Kenya’s AI Bill: Balancing Innovation and Regulation

Examining Kenya’s Artificial Intelligence Bill Amid Geopolitical Pressure and Regulatory Challenges

Across jurisdictions, approaches to artificial intelligence (AI) governance are increasingly converging on flexible, principles-based frameworks. These frameworks aim to balance innovation with oversight, rather than imposing rigid, prescriptive rules at an early stage of ecosystem development. However, Kenya’s Senator Karen Nyamu has proposed a comparatively hard regulatory approach in the Artificial Intelligence Bill, 2026. This is notable at a time when global trends favour adaptive models where regulatory frameworks prioritize principles over prescriptive legislation, balancing innovation with oversight.

Early-stage AI deployment in Kenya is already demonstrating tangible value in high-impact sectors such as telecommunications and financial services. In telecommunications, AI is being used to optimize network performance, enhance customer experience through chatbots and predictive analytics, and strengthen fraud detection and cybersecurity. In financial services, AI-driven credit scoring, fraud monitoring, and personalized financial products are improving efficiency, expanding access to credit, and reducing operational risk.

These use cases illustrate that even at a nascent stage, AI delivers measurable gains, highlighting the importance of a calibrated regulatory approach that mitigates risks while preserving the flexibility necessary to scale innovation across the economy.

A Deep-Dive into the Artificial Intelligence Bill, 2026

Senator Nyamu’s Bill purports to address legislative gaps in existing frameworks such as the Science, Technology and Innovation Act and the Data Protection Act, which were not originally designed for AI. The Bill also seeks to align Kenya’s AI policies with international standards, referencing the European Union Artificial Intelligence Act.

To provide oversight, the Bill establishes the Office of the Artificial Intelligence Commissioner, an independent corporate body tasked with enforcing the Act, conducting risk assessments, and promoting AI literacy.

However, compared to other developed jurisdictions, the approach differs. The United States lacks a single, comprehensive AI legislation. Instead, it depends on an evolving framework that blends existing federal laws, executive orders, and agency guidance, along with emerging state-level legislation. This results in a largely market-driven, innovation-focused environment where regulation grows incrementally rather than through a unified statute. In this ecosystem, companies such as OpenAI and Anthropic lead in AI innovation, developing advanced systems used in commercial, enterprise, and government sectors.

The United Kingdom has also not enacted a single AI law. Instead, it relies on a sector-led, principles-based approach where existing regulators oversee AI within their respective mandates.

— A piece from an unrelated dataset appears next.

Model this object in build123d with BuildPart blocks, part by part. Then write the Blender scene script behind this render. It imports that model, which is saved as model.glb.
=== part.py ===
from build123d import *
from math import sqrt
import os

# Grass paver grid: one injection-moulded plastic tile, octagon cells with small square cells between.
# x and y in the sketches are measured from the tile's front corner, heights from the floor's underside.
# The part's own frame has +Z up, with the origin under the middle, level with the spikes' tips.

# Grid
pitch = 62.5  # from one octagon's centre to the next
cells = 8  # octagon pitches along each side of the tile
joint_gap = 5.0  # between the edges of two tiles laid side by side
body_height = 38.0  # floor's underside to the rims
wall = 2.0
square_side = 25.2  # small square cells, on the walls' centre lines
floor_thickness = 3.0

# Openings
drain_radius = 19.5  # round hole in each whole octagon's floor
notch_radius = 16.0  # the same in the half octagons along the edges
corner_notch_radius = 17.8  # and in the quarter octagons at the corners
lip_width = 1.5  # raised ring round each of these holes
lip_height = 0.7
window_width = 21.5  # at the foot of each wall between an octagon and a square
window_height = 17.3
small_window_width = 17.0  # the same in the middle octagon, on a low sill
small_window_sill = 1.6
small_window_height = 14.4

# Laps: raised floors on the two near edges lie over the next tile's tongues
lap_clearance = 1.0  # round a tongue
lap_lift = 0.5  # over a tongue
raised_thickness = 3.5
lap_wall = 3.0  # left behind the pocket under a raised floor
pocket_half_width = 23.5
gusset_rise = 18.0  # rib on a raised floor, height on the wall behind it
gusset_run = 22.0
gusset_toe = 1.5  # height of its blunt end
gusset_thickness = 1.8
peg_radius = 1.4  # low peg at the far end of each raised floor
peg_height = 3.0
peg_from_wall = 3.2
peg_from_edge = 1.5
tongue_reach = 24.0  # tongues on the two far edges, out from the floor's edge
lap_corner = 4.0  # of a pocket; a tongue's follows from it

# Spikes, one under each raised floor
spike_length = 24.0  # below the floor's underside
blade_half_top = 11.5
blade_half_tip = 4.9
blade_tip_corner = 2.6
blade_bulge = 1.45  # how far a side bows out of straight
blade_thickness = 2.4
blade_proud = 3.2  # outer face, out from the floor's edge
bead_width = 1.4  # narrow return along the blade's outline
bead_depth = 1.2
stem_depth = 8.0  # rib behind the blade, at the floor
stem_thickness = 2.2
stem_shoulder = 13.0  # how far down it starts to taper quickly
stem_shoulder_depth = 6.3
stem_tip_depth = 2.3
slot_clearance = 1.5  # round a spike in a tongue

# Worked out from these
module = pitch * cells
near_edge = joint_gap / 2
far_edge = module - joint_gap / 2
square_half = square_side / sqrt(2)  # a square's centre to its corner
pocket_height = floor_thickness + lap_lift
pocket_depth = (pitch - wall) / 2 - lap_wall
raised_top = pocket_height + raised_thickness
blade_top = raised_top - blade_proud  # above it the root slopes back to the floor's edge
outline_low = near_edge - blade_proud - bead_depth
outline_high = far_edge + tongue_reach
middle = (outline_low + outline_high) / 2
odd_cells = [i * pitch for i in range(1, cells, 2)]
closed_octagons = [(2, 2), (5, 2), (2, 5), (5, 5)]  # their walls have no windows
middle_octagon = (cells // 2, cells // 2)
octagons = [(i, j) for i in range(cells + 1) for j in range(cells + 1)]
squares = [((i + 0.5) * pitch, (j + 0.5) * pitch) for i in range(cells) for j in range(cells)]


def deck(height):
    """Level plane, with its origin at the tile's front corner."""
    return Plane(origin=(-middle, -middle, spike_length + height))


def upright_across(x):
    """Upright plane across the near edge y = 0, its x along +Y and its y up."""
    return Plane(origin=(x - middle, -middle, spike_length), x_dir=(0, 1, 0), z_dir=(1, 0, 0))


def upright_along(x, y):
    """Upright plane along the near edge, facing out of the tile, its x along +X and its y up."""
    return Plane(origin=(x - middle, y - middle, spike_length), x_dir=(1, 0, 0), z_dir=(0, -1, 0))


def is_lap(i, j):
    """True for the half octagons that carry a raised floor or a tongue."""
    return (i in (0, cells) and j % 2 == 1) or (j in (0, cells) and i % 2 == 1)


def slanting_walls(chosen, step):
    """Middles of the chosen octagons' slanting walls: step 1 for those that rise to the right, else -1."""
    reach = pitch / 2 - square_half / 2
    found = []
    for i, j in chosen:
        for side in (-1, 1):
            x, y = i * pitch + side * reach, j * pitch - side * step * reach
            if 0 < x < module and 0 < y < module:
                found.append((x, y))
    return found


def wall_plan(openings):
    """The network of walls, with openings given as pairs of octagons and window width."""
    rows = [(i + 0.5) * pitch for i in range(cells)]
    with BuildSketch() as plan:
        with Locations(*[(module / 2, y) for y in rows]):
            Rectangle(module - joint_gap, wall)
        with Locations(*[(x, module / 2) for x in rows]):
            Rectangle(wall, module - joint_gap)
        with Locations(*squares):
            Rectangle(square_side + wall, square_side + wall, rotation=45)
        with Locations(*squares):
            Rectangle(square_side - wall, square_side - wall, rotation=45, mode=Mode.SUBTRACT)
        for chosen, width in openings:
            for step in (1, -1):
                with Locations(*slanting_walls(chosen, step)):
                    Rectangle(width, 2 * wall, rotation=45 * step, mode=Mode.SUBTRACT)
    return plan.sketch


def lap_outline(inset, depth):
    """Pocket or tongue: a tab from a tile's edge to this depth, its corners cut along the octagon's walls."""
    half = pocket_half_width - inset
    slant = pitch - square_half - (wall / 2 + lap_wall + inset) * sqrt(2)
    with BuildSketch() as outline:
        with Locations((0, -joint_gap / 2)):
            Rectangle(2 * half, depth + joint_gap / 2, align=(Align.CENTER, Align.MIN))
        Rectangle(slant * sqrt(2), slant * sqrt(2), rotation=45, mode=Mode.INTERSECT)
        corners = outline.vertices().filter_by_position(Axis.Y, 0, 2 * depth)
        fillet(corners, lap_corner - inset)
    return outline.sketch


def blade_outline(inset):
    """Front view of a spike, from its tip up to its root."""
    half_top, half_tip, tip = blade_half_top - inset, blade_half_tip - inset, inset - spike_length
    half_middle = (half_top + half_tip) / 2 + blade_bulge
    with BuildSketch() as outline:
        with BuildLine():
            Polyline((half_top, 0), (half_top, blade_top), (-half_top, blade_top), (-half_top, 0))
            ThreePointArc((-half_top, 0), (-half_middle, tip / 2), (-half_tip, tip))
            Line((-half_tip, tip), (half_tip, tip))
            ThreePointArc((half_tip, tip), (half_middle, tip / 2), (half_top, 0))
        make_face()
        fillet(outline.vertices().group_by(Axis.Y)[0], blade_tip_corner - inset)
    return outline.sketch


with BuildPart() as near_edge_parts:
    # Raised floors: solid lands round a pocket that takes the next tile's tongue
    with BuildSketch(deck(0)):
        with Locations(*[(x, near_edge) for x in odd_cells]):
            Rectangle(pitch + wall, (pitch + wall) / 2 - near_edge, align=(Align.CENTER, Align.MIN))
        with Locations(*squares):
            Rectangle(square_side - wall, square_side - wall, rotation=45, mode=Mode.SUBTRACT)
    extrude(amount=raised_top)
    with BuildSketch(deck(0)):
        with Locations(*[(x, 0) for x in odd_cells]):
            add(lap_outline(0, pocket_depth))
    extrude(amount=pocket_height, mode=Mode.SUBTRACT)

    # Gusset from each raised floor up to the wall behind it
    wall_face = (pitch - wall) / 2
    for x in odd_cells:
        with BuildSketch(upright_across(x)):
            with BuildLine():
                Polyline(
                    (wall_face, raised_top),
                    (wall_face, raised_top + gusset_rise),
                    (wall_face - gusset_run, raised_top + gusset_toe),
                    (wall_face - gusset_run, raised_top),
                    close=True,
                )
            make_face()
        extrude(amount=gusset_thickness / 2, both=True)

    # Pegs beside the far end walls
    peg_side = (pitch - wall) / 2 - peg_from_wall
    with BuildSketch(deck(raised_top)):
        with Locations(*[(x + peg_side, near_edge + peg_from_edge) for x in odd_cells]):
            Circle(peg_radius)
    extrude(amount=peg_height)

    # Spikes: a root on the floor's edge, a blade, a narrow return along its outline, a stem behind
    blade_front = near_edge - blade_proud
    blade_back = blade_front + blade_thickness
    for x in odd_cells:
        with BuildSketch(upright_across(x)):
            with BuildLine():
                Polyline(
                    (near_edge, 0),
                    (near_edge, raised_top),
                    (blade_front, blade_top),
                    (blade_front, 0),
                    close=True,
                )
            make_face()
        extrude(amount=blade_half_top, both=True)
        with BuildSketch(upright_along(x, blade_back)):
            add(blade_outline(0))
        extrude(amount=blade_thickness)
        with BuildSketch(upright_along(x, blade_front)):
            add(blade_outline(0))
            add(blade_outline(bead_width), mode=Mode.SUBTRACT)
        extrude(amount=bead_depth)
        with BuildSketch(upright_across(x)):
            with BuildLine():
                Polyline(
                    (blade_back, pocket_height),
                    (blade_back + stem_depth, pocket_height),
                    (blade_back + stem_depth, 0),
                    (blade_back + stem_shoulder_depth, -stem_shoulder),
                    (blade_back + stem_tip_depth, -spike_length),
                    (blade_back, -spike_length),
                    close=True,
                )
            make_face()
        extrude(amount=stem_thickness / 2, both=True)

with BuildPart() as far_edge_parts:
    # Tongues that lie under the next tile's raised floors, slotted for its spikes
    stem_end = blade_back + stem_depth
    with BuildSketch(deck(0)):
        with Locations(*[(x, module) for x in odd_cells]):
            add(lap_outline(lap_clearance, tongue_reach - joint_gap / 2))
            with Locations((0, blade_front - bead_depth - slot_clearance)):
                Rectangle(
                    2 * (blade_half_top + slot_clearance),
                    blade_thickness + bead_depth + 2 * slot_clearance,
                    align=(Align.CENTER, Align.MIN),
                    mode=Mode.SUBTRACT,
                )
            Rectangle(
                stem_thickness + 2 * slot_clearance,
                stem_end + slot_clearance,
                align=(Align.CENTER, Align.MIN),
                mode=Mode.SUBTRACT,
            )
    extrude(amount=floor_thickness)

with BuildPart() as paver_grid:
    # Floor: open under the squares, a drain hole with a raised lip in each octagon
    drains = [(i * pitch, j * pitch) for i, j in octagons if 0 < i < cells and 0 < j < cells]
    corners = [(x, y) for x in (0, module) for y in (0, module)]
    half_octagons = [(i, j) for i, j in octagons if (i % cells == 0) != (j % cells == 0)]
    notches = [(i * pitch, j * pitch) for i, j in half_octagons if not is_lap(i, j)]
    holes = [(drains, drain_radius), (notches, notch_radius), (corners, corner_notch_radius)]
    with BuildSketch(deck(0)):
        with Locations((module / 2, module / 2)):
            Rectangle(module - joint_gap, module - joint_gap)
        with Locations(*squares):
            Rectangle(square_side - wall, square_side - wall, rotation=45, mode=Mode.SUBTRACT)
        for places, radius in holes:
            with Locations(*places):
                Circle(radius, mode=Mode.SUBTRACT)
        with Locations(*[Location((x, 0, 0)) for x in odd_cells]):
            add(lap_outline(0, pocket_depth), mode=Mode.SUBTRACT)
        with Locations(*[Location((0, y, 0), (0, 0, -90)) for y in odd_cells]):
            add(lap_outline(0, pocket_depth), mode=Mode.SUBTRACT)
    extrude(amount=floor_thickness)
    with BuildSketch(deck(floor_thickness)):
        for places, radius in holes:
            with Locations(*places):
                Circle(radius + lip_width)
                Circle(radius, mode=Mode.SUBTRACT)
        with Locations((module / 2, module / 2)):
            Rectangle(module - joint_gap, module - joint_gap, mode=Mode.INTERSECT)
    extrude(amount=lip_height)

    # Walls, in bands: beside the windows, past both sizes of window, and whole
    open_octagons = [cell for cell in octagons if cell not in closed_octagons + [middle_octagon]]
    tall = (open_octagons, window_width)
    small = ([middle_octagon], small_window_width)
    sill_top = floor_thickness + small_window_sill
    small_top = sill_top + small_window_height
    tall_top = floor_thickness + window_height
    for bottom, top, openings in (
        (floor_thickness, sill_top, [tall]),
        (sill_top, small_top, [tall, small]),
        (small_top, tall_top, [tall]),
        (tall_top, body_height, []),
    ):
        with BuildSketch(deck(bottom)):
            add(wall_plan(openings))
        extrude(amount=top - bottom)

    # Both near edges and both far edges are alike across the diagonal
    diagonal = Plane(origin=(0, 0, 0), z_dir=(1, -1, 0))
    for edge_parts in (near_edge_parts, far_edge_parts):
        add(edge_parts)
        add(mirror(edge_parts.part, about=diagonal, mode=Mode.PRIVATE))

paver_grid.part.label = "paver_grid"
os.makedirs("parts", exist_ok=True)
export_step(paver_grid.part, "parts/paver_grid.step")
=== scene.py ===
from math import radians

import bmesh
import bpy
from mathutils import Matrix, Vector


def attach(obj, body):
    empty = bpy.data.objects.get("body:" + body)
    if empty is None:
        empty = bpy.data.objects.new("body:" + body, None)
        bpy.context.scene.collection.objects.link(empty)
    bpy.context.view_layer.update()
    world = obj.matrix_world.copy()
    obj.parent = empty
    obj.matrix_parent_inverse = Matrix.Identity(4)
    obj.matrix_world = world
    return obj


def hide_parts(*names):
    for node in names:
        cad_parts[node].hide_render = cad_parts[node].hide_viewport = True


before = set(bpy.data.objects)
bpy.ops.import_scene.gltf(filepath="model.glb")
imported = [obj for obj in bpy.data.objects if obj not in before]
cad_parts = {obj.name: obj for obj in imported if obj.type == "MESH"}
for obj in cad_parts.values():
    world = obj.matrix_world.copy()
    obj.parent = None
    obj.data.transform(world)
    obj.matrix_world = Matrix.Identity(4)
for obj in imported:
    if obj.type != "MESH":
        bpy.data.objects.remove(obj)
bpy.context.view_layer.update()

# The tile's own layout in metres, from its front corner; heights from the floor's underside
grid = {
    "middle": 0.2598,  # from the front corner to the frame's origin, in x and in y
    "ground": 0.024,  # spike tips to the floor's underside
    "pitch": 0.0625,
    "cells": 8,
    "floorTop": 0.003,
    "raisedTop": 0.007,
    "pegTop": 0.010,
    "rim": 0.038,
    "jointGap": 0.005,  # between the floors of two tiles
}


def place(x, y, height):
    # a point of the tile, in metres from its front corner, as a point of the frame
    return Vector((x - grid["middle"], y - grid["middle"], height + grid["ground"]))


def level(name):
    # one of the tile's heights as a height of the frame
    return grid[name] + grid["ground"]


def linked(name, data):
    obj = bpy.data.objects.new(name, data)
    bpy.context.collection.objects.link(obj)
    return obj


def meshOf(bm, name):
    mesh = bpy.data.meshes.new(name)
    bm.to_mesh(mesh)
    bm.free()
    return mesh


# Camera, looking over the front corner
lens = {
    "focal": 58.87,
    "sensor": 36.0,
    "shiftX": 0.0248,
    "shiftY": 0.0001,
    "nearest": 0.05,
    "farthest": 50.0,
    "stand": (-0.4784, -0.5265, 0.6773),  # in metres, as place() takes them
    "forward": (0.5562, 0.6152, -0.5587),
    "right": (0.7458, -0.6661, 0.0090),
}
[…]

This framework emphasizes safety, transparency, fairness, accountability, and redress without consolidating these principles into a single statute.

Limitations of Risk-based Regulation During Early Stages of Sector Development

For Kenya’s nascent AI industry, Clauses 25 and 26 of the Bill establish a risk-based regulatory framework with significant implications for innovation, market entry, and operational design. Clause 25 categorizes AI systems into four risk levels:

  • Unacceptable Risk: Reserved for systems that pose severe threats, strictly prohibited from use, limiting experimentation, but protecting societal welfare.
  • High Risk: Includes AI deployed in critical sectors such as healthcare, education, agriculture, finance, security, employment, and public administration, subject to rigorous oversight.
  • Limited Risk: Systems presenting moderate risk.
  • Minimal Risk: Systems with negligible risk, facing lighter regulatory obligations.

Clause 26 imposes detailed obligations on high-risk AI systems, including general risk assessments with human oversight and formal human rights impact assessments.

While human-in-the-loop safeguards are sensible for high-risk applications, the compliance complexity in these sectors may pose challenges for emerging players and stifle growing AI-led innovation in Kenya.

Further, the proposed roles of the Office of the Artificial Intelligence Commissioner include developing guidelines, codes of practice, standards, governance frameworks, and ethical norms. While these functions are prudent, industry leaders indicate that a self-regulatory approach has already taken root. For example, the Nation Media Group recently launched its AI policy, while Singapore has issued detailed AI guidelines to support legal and ethical compliance.

Many other proposed roles, such as overseeing AI risk investigations, can already be performed by existing regulators. In banking, for instance, the Central Bank of Kenya‘s prudential guidelines ensure innovation and technological changes are appropriately regulated. There is a risk that duplicating oversight with the Commissioner’s office could reduce efficiency.

Conclusion

While the Artificial Intelligence Bill, 2026, aims to safeguard societal welfare and align with international standards, it presents operational and compliance challenges for Kenya’s nascent AI industry. Lessons from AI leaders such as the United States, as well as emerging self-regulatory practices within the local industry, underscore the importance of a calibrated regulatory strategy. This strategy combines risk mitigation, ethical governance, and adaptive principles to enable Kenya’s AI ecosystem to thrive.